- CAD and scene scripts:
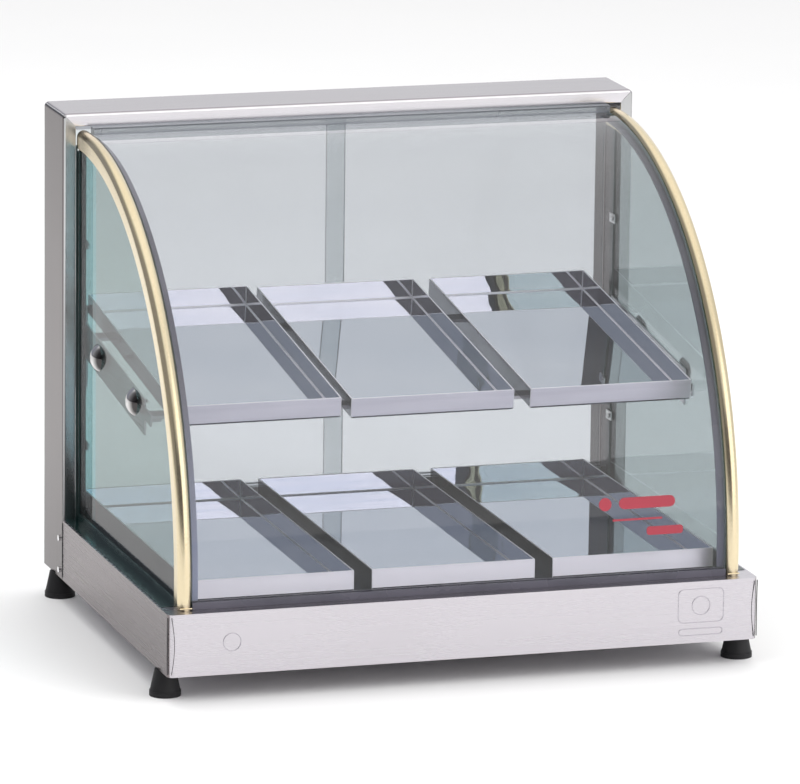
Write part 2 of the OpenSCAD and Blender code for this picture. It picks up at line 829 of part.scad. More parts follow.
base_shell();
deck_plate();
bottom_cover();
rear_panel();
cover_screws();
foot_front_left();
foot_front_right();
foot_rear_left();
foot_rear_right();
foot_bolts();
rear_post_left();
rear_post_right();
top_beam();
post_screws();
door_track_top();
door_track_bottom();
sliding_door_left();
sliding_door_right();
door_pull_left();
door_pull_right();
front_glass();
side_glass_left();
side_glass_right();
edge_trim_left();
edge_trim_right();
edge_seal_left();
edge_seal_right();
bottom_seal();
top_seal();
side_gasket_left();
side_gasket_right();
glass_clips();
shelf_bracket_left();
shelf_bracket_right();
shelf_bar_front();
shelf_bar_rear();
bracket_bolts();
bracket_nuts();
upper_tray_left();
upper_tray_middle();
upper_tray_right();
lower_tray_left();
lower_tray_middle();
lower_tray_right();
heating_element();
element_clips();
heat_shield();
thermostat_body();
thermostat_bulb();
thermostat_shaft();
thermostat_knob();
switch_housing();
switch_rocker();
pilot_lamp();
terminal_block();
internal_wires();
cable_gland();
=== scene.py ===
"""Looks of the heated bakery display case: materials, small details, camera, light and floor.

The frame's axes are +X right, +Y rear, +Z up, and every length is in metres.
"""

import math

import bmesh
import bpy
from mathutils import Matrix, Vector


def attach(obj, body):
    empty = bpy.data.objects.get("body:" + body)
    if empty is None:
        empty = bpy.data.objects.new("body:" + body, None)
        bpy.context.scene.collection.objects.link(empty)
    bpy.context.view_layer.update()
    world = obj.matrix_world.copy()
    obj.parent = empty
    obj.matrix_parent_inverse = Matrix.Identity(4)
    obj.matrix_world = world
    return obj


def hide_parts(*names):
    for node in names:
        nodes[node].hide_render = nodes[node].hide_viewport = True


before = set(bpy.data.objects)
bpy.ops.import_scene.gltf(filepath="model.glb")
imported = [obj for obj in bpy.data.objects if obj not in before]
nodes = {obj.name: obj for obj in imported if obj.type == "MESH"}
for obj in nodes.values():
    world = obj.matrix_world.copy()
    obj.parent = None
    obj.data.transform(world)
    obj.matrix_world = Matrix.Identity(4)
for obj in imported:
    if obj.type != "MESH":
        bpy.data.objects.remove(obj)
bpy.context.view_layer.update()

MM = 0.001
X, Y, Z = 0, 1, 2
SIDES = ((-1, "left"), (1, "right"))


def new_object(name, data):
    """A new object in the scene."""
    made = bpy.data.objects.new(name, data)
    bpy.context.scene.collection.objects.link(made)
    return made


# ---------- camera ----------

CAMERA_TARGET = Vector((0.0045, 0.0, 0.2552))
CAMERA_AZIMUTH = math.radians(-17.34)
CAMERA_ELEVATION = math.radians(12.55)
CAMERA_ROLL = math.radians(0.674)
CAMERA_DISTANCE = 7.657
CAMERA_LENS = 324.5


def make_camera():
    """A long lens to the left of the front and a little above the case, with no shift."""
    data = bpy.data.cameras.new("camera")
    data.lens = CAMERA_LENS
    data.clip_end = 100.0
    camera = new_object("camera", data)
    around, above = CAMERA_AZIMUTH, CAMERA_ELEVATION
    reach = math.cos(above)
    back = Vector((math.sin(around) * reach, -math.cos(around) * reach, math.sin(above)))
    level = Vector((math.cos(around), math.sin(around), 0.0))
    up = back.cross(level)
    right = level * math.cos(CAMERA_ROLL) + up * math.sin(CAMERA_ROLL)
    up = back.cross(right)
    turn = Matrix((right, up, back)).transposed()
    place = Matrix.Translation(CAMERA_TARGET + back * CAMERA_DISTANCE)
    camera.matrix_world = place @ turn.to_4x4()
    bpy.context.scene.camera = camera


make_camera()


# ---------- building blocks for materials ----------

def add(tree, kind, sockets=None, **settings):
    """A new shader node; a socket's value is a number, a colour or another node's output."""
    made = tree.nodes.new("ShaderNode" + kind)
    for key, value in settings.items():
        setattr(made, key, value)
    for key, value in (sockets or {}).items():
        if isinstance(value, bpy.types.NodeSocket):
            tree.links.new(value, made.inputs[key])
        else:
            made.inputs[key].default_value = value
    return made


def rgb(colour):
    """A colour with its alpha; another node's output stays as it is."""
    return colour if isinstance(colour, bpy.types.NodeSocket) else (*colour, 1.0)


def new_tree(name):
    """An empty material's node tree with its output node."""
    material = bpy.data.materials.new(name)
    material.use_nodes = True
    tree = material.node_tree
    tree.nodes.clear()
    output = tree.nodes.new("ShaderNodeOutputMaterial")
    return material, tree, output


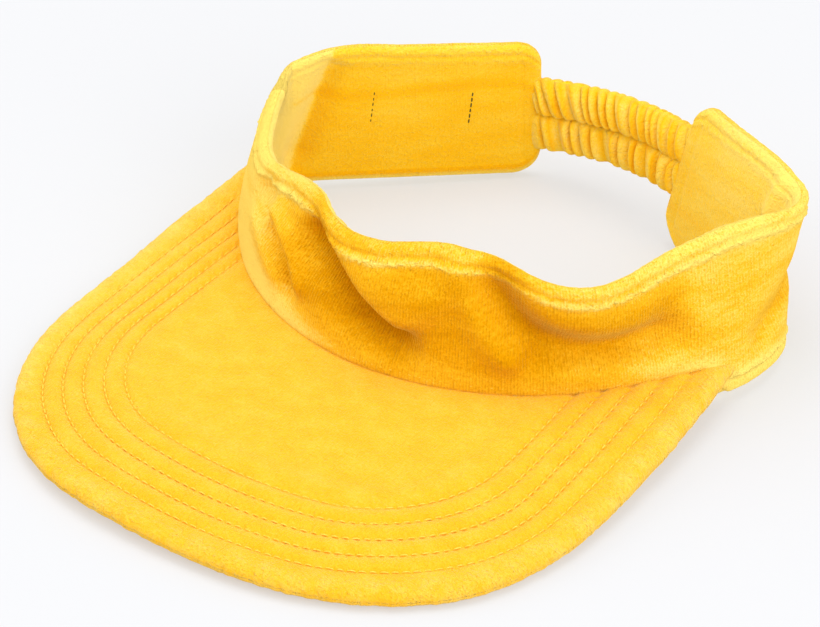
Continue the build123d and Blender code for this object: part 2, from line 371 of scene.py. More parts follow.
def band_points(s, z, depth):
    """Points of the band, at lengths along it, heights and depths from its outer face."""
    x, y, out, ahead = band_line(s)
    low = low_edge(y)
    top = top_height(s)
    share = np.clip((z - low) / (top - low), 0, 1.05)
    peak_top = peak_height(x, y) + PEAK_HALF
    seam_hold = ease(0, 13, z - np.where(abs(s) < PEAK_CORNER_AT, peak_top, low))
    push, hang = fold_shape(s, z - low)
    seam_hold = seam_hold * (1 - CREST_HOLD * ease(0.66, 1.0, share))
    below = 1 - share
    lean = top_lean(s) * share**1.35 + low_lean(s) * below + belly(s) * 4 * share * below
    lean = lean + push * seam_hold + 0.5 * lattice(s / 17, z / 13, 5) * share
    shift = top_shift(s) * share + low_shift(s) * below
    stand = MIDDLE - depth + lean
    across = x + out[..., 0] * stand + ahead[..., 0] * shift
    along = y + out[..., 1] * stand + ahead[..., 1] * shift
    lift = low_lift(s) * below**2 - hang * seam_hold
    return np.stack([across, along, z + lift], -1)


def hollow(s, height):
    """How deep in a valley between folds a place of the outer face is, from 0 to 1."""
    push, _ = fold_shape(s, height)
    return np.clip(-push / 8, 0, 1)


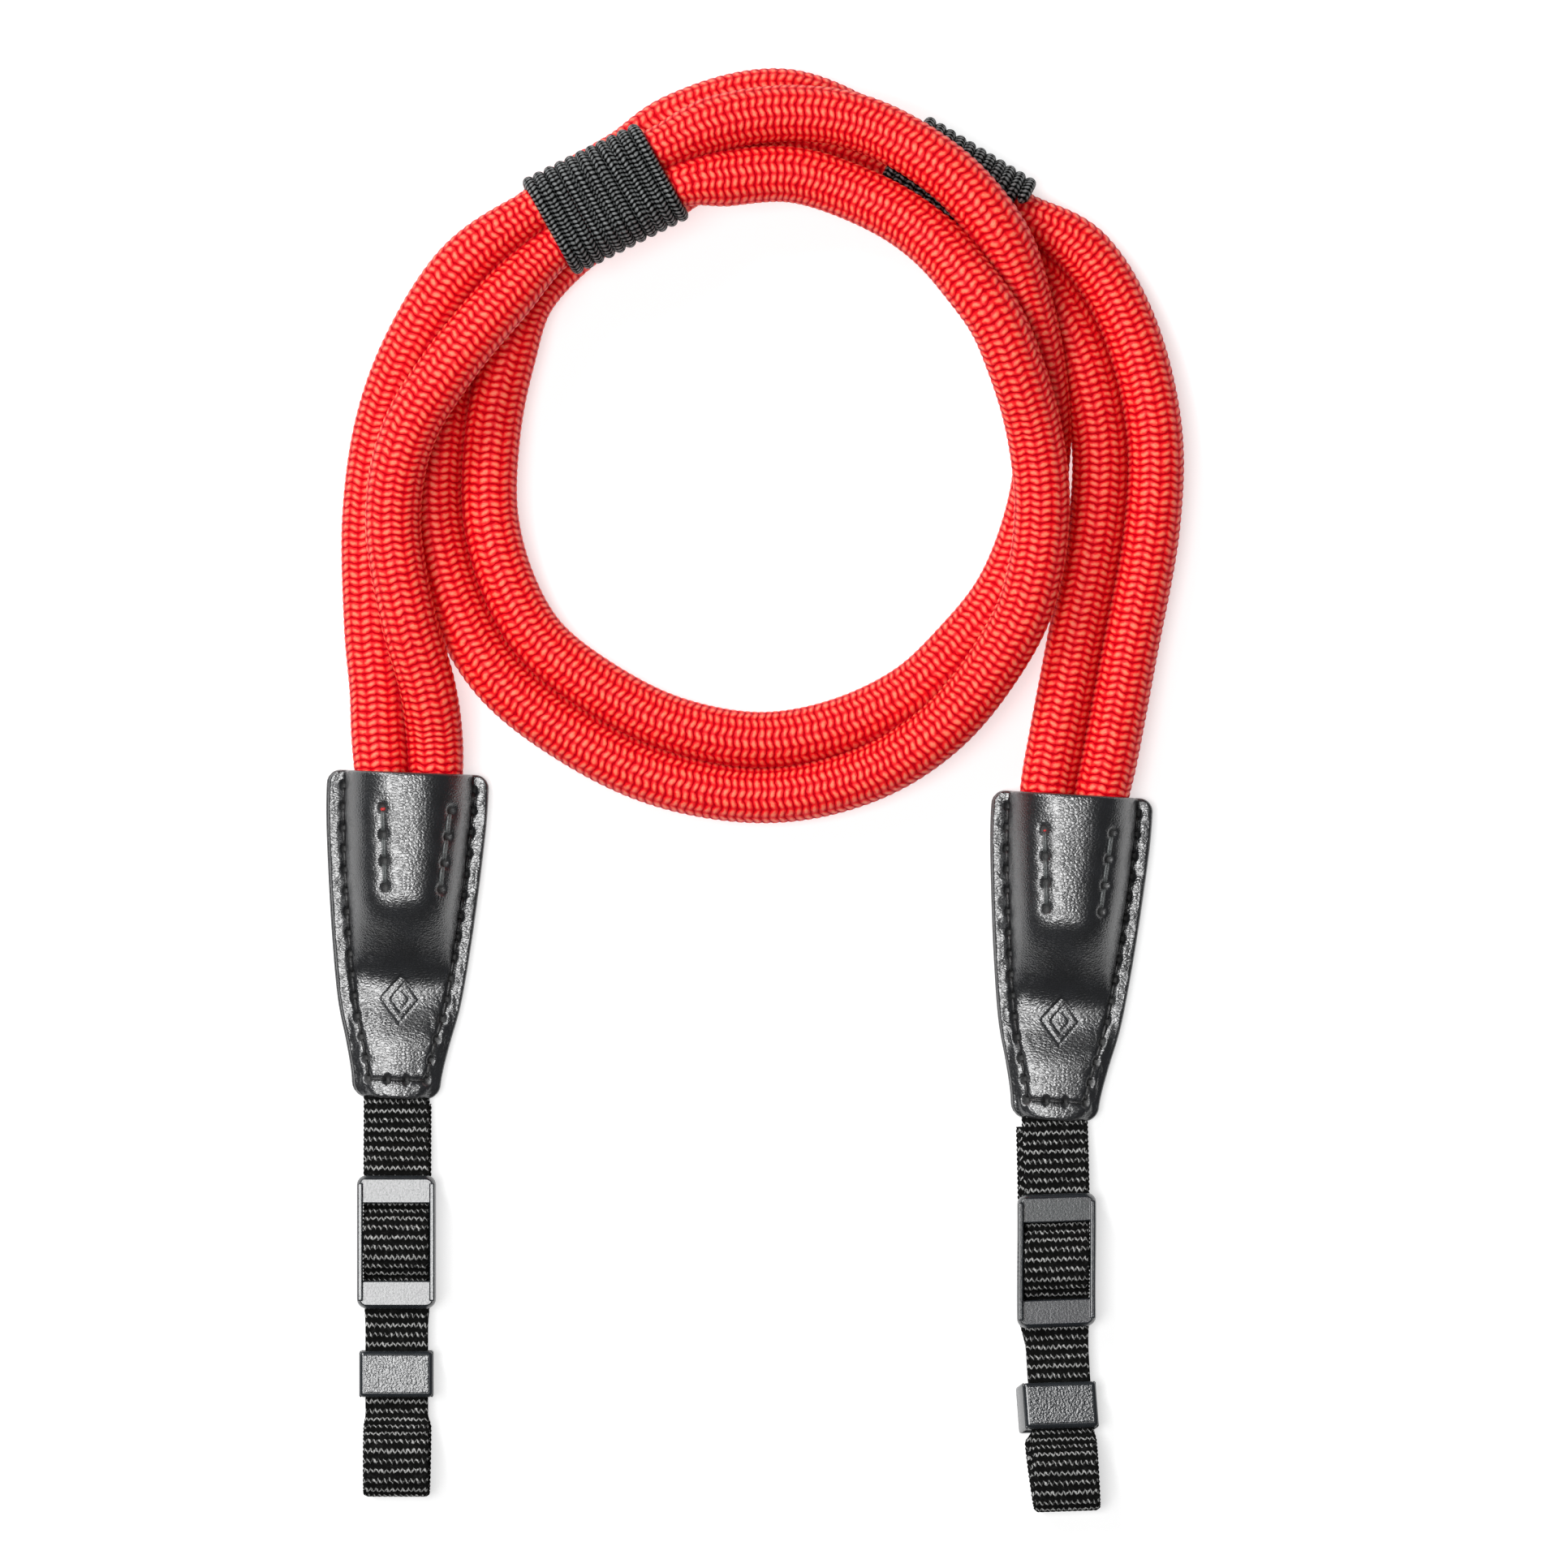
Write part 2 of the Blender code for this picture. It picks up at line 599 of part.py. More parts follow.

- JOB:
Provide an exact reproduction of only those lines that start at the line containing "foot_bolts();" and end at the line containing "imported = [obj", inclusive.

- SOLUTION FOR THIS PROBLEM:
foot_bolts();
rear_post_left();
rear_post_right();
top_beam();
post_screws();
door_track_top();
door_track_bottom();
sliding_door_left();
sliding_door_right();
door_pull_left();
door_pull_right();
front_glass();
side_glass_left();
side_glass_right();
edge_trim_left();
edge_trim_right();
edge_seal_left();
edge_seal_right();
bottom_seal();
top_seal();
side_gasket_left();
side_gasket_right();
glass_clips();
shelf_bracket_left();
shelf_bracket_right();
shelf_bar_front();
shelf_bar_rear();
bracket_bolts();
bracket_nuts();
upper_tray_left();
upper_tray_middle();
upper_tray_right();
lower_tray_left();
lower_tray_middle();
lower_tray_right();
heating_element();
element_clips();
heat_shield();
thermostat_body();
thermostat_bulb();
thermostat_shaft();
thermostat_knob();
switch_housing();
switch_rocker();
pilot_lamp();
terminal_block();
internal_wires();
cable_gland();
=== scene.py ===
"""Looks of the heated bakery display case: materials, small details, camera, light and floor.

The frame's axes are +X right, +Y rear, +Z up, and every length is in metres.
"""

import math

import bmesh
import bpy
from mathutils import Matrix, Vector


def attach(obj, body):
    empty = bpy.data.objects.get("body:" + body)
    if empty is None:
        empty = bpy.data.objects.new("body:" + body, None)
        bpy.context.scene.collection.objects.link(empty)
    bpy.context.view_layer.update()
    world = obj.matrix_world.copy()
    obj.parent = empty
    obj.matrix_parent_inverse = Matrix.Identity(4)
    obj.matrix_world = world
    return obj


def hide_parts(*names):
    for node in names:
        nodes[node].hide_render = nodes[node].hide_viewport = True


before = set(bpy.data.objects)
bpy.ops.import_scene.gltf(filepath="model.glb")
imported = [obj for obj in bpy.data.objects if obj not in before]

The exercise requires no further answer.